>> Start Data entries

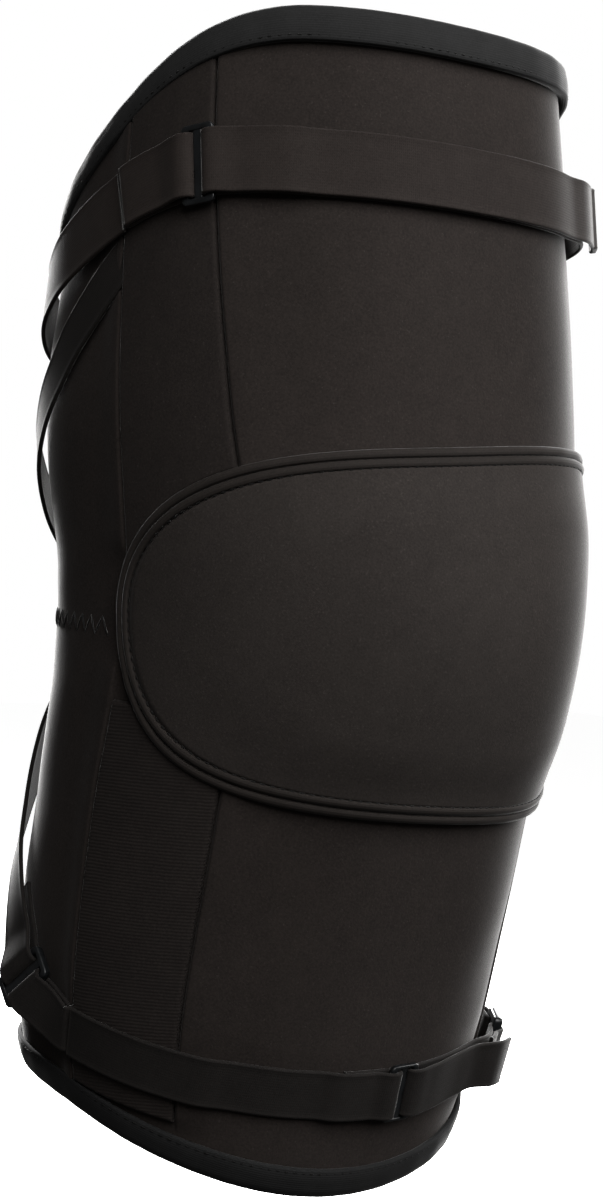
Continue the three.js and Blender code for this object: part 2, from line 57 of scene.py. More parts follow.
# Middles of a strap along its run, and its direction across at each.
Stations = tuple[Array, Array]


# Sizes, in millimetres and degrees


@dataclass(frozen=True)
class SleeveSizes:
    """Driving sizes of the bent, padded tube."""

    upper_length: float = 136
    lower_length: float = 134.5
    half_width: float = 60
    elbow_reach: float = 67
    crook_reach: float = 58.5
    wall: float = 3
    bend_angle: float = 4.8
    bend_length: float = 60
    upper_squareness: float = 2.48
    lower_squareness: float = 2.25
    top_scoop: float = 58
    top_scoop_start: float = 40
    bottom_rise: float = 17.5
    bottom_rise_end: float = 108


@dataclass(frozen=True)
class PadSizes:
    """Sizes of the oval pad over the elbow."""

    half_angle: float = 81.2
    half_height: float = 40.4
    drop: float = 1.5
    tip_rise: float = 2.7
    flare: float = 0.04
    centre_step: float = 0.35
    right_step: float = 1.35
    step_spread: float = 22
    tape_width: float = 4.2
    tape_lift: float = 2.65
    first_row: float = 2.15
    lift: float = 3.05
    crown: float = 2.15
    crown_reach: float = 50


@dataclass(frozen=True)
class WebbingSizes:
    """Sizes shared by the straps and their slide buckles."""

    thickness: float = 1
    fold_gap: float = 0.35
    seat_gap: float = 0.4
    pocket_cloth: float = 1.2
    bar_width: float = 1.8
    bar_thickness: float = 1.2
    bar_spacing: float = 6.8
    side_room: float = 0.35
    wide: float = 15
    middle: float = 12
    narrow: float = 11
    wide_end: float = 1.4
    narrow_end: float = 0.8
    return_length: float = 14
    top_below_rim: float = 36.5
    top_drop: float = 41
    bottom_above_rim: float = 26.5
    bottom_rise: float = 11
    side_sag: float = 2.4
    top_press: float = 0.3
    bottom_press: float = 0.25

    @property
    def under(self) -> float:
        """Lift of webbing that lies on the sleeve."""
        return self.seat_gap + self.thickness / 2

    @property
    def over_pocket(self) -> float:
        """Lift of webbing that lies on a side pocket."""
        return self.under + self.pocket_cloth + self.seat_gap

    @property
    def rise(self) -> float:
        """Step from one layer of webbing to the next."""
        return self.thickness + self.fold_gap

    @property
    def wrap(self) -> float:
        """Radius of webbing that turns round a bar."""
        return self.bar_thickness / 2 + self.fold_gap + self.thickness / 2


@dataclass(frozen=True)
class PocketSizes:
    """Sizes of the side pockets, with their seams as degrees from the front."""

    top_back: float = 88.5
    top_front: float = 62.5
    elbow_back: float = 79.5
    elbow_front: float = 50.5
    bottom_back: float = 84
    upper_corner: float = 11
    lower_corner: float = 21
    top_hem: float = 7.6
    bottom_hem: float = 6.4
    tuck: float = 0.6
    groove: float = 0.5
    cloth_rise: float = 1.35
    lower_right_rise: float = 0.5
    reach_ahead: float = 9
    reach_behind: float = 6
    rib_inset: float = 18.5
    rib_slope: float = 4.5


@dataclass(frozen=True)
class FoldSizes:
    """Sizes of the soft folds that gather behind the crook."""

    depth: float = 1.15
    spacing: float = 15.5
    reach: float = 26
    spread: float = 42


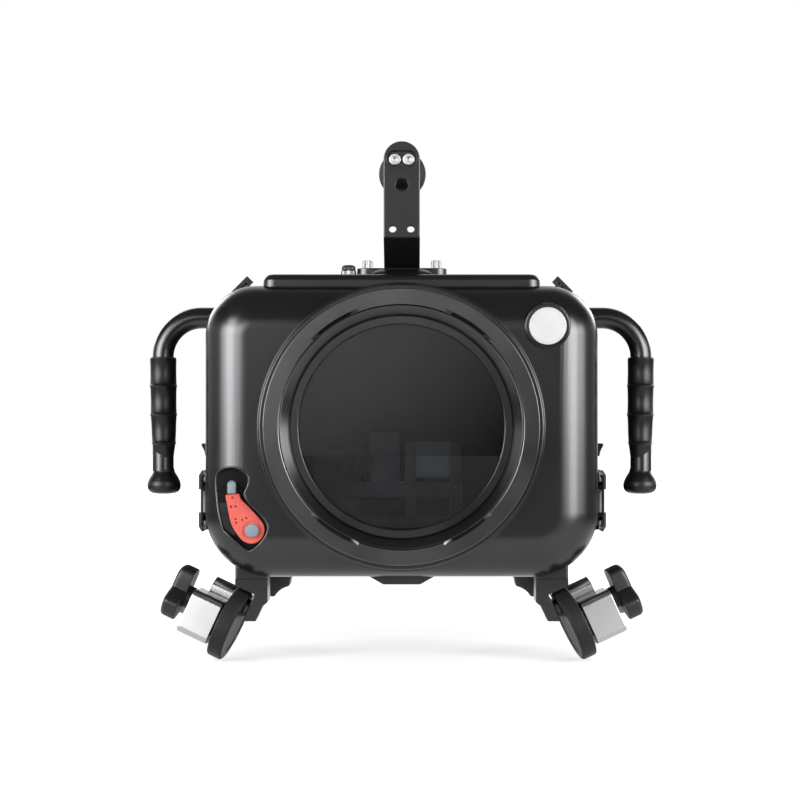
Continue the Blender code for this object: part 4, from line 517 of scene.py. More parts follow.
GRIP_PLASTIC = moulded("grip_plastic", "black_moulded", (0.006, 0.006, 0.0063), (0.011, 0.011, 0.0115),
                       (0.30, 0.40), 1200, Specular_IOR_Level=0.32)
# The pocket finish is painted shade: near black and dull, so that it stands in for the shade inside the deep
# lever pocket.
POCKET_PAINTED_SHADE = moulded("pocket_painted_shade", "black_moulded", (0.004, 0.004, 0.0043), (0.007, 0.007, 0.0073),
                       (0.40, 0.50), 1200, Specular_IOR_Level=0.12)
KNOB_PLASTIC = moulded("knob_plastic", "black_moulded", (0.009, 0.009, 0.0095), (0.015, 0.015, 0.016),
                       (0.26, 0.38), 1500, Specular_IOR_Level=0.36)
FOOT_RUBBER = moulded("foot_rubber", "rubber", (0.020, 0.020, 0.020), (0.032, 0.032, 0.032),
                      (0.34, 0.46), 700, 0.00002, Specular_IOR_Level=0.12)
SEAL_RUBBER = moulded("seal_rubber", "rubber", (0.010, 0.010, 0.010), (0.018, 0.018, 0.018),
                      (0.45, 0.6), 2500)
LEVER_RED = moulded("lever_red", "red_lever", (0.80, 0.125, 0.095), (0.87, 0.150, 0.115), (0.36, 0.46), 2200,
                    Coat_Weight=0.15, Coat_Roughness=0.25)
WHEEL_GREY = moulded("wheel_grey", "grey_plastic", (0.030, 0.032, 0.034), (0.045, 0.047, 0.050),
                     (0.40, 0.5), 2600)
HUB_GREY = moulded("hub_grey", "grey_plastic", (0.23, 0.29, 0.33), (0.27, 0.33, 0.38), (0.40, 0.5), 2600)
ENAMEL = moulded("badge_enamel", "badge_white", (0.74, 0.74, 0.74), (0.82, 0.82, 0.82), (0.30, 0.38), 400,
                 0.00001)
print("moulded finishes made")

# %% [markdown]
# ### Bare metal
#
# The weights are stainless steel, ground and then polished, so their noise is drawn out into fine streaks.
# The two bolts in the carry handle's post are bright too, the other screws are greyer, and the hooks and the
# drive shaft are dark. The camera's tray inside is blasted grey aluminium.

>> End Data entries

All of the material above needs to be copied exactly.

Answer to this exercise
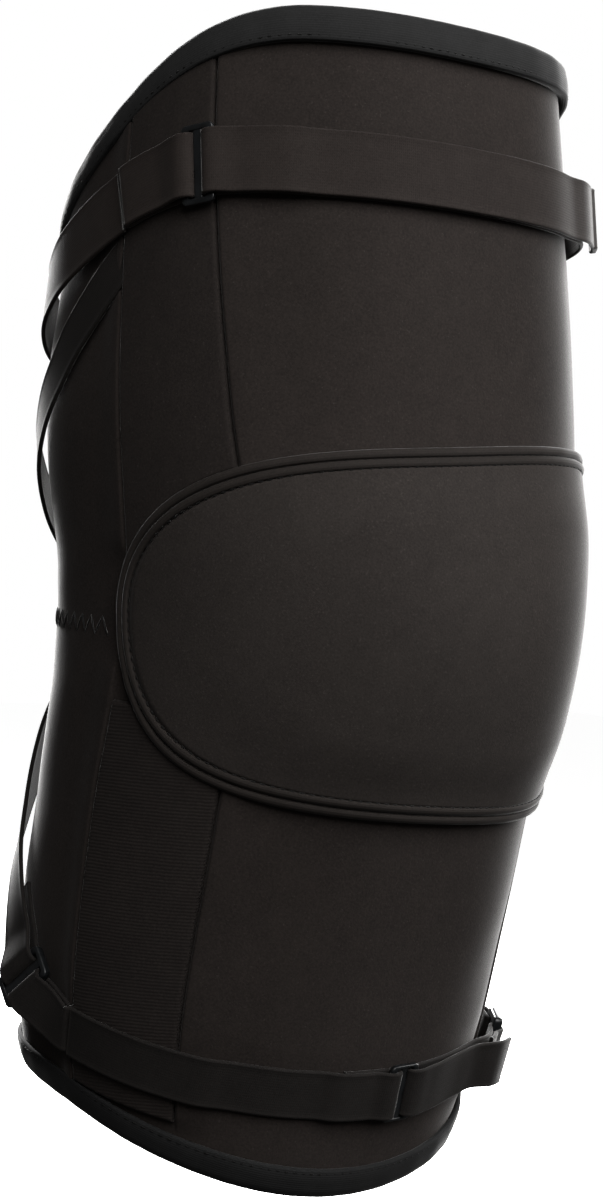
Continue the three.js and Blender code for this object: part 2, from line 57 of scene.py. More parts follow.
# Middles of a strap along its run, and its direction across at each.
Stations = tuple[Array, Array]


# Sizes, in millimetres and degrees


@dataclass(frozen=True)
class SleeveSizes:
    """Driving sizes of the bent, padded tube."""

    upper_length: float = 136
    lower_length: float = 134.5
    half_width: float = 60
    elbow_reach: float = 67
    crook_reach: float = 58.5
    wall: float = 3
    bend_angle: float = 4.8
    bend_length: float = 60
    upper_squareness: float = 2.48
    lower_squareness: float = 2.25
    top_scoop: float = 58
    top_scoop_start: float = 40
    bottom_rise: float = 17.5
    bottom_rise_end: float = 108


@dataclass(frozen=True)
class PadSizes:
    """Sizes of the oval pad over the elbow."""

    half_angle: float = 81.2
    half_height: float = 40.4
    drop: float = 1.5
    tip_rise: float = 2.7
    flare: float = 0.04
    centre_step: float = 0.35
    right_step: float = 1.35
    step_spread: float = 22
    tape_width: float = 4.2
    tape_lift: float = 2.65
    first_row: float = 2.15
    lift: float = 3.05
    crown: float = 2.15
    crown_reach: float = 50


@dataclass(frozen=True)
class WebbingSizes:
    """Sizes shared by the straps and their slide buckles."""

    thickness: float = 1
    fold_gap: float = 0.35
    seat_gap: float = 0.4
    pocket_cloth: float = 1.2
    bar_width: float = 1.8
    bar_thickness: float = 1.2
    bar_spacing: float = 6.8
    side_room: float = 0.35
    wide: float = 15
    middle: float = 12
    narrow: float = 11
    wide_end: float = 1.4
    narrow_end: float = 0.8
    return_length: float = 14
    top_below_rim: float = 36.5
    top_drop: float = 41
    bottom_above_rim: float = 26.5
    bottom_rise: float = 11
    side_sag: float = 2.4
    top_press: float = 0.3
    bottom_press: float = 0.25

    @property
    def under(self) -> float:
        """Lift of webbing that lies on the sleeve."""
        return self.seat_gap + self.thickness / 2

    @property
    def over_pocket(self) -> float:
        """Lift of webbing that lies on a side pocket."""
        return self.under + self.pocket_cloth + self.seat_gap

    @property
    def rise(self) -> float:
        """Step from one layer of webbing to the next."""
        return self.thickness + self.fold_gap

    @property
    def wrap(self) -> float:
        """Radius of webbing that turns round a bar."""
        return self.bar_thickness / 2 + self.fold_gap + self.thickness / 2


@dataclass(frozen=True)
class PocketSizes:
    """Sizes of the side pockets, with their seams as degrees from the front."""

    top_back: float = 88.5
    top_front: float = 62.5
    elbow_back: float = 79.5
    elbow_front: float = 50.5
    bottom_back: float = 84
    upper_corner: float = 11
    lower_corner: float = 21
    top_hem: float = 7.6
    bottom_hem: float = 6.4
    tuck: float = 0.6
    groove: float = 0.5
    cloth_rise: float = 1.35
    lower_right_rise: float = 0.5
    reach_ahead: float = 9
    reach_behind: float = 6
    rib_inset: float = 18.5
    rib_slope: float = 4.5


@dataclass(frozen=True)
class FoldSizes:
    """Sizes of the soft folds that gather behind the crook."""

    depth: float = 1.15
    spacing: float = 15.5
    reach: float = 26
    spread: float = 42


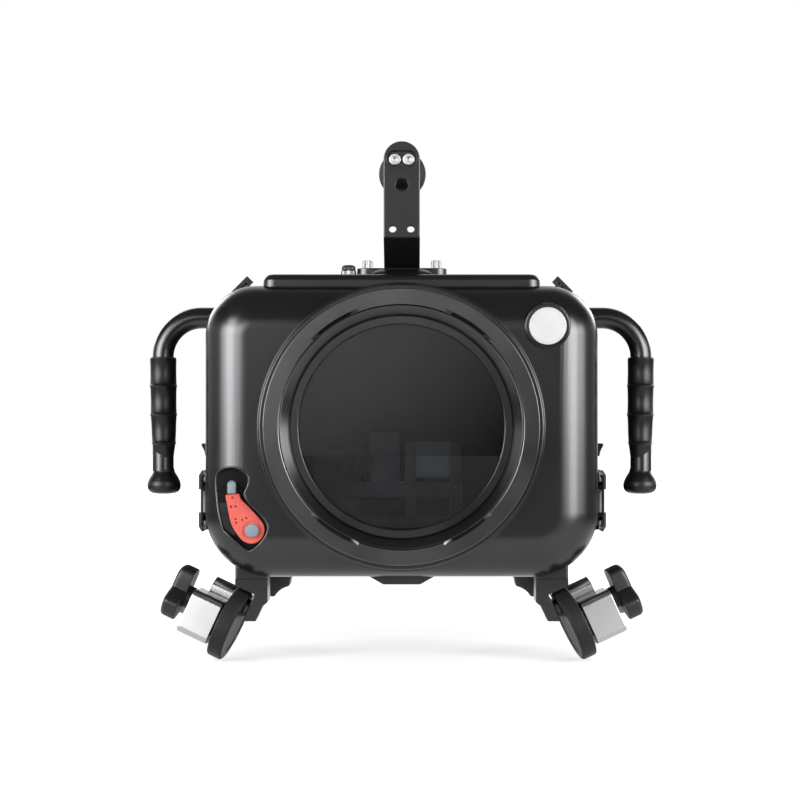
Continue the Blender code for this object: part 4, from line 517 of scene.py. More parts follow.
GRIP_PLASTIC = moulded("grip_plastic", "black_moulded", (0.006, 0.006, 0.0063), (0.011, 0.011, 0.0115),
                       (0.30, 0.40), 1200, Specular_IOR_Level=0.32)
# The pocket finish is painted shade: near black and dull, so that it stands in for the shade inside the deep
# lever pocket.
POCKET_PAINTED_SHADE = moulded("pocket_painted_shade", "black_moulded", (0.004, 0.004, 0.0043), (0.007, 0.007, 0.0073),
                       (0.40, 0.50), 1200, Specular_IOR_Level=0.12)
KNOB_PLASTIC = moulded("knob_plastic", "black_moulded", (0.009, 0.009, 0.0095), (0.015, 0.015, 0.016),
                       (0.26, 0.38), 1500, Specular_IOR_Level=0.36)
FOOT_RUBBER = moulded("foot_rubber", "rubber", (0.020, 0.020, 0.020), (0.032, 0.032, 0.032),
                      (0.34, 0.46), 700, 0.00002, Specular_IOR_Level=0.12)
SEAL_RUBBER = moulded("seal_rubber", "rubber", (0.010, 0.010, 0.010), (0.018, 0.018, 0.018),
                      (0.45, 0.6), 2500)
LEVER_RED = moulded("lever_red", "red_lever", (0.80, 0.125, 0.095), (0.87, 0.150, 0.115), (0.36, 0.46), 2200,
                    Coat_Weight=0.15, Coat_Roughness=0.25)
WHEEL_GREY = moulded("wheel_grey", "grey_plastic", (0.030, 0.032, 0.034), (0.045, 0.047, 0.050),
                     (0.40, 0.5), 2600)
HUB_GREY = moulded("hub_grey", "grey_plastic", (0.23, 0.29, 0.33), (0.27, 0.33, 0.38), (0.40, 0.5), 2600)
ENAMEL = moulded("badge_enamel", "badge_white", (0.74, 0.74, 0.74), (0.82, 0.82, 0.82), (0.30, 0.38), 400,
                 0.00001)
print("moulded finishes made")

# %% [markdown]
# ### Bare metal
#
# The weights are stainless steel, ground and then polished, so their noise is drawn out into fine streaks.
# The two bolts in the carry handle's post are bright too, the other screws are greyer, and the hooks and the
# drive shaft are dark. The camera's tray inside is blasted grey aluminium.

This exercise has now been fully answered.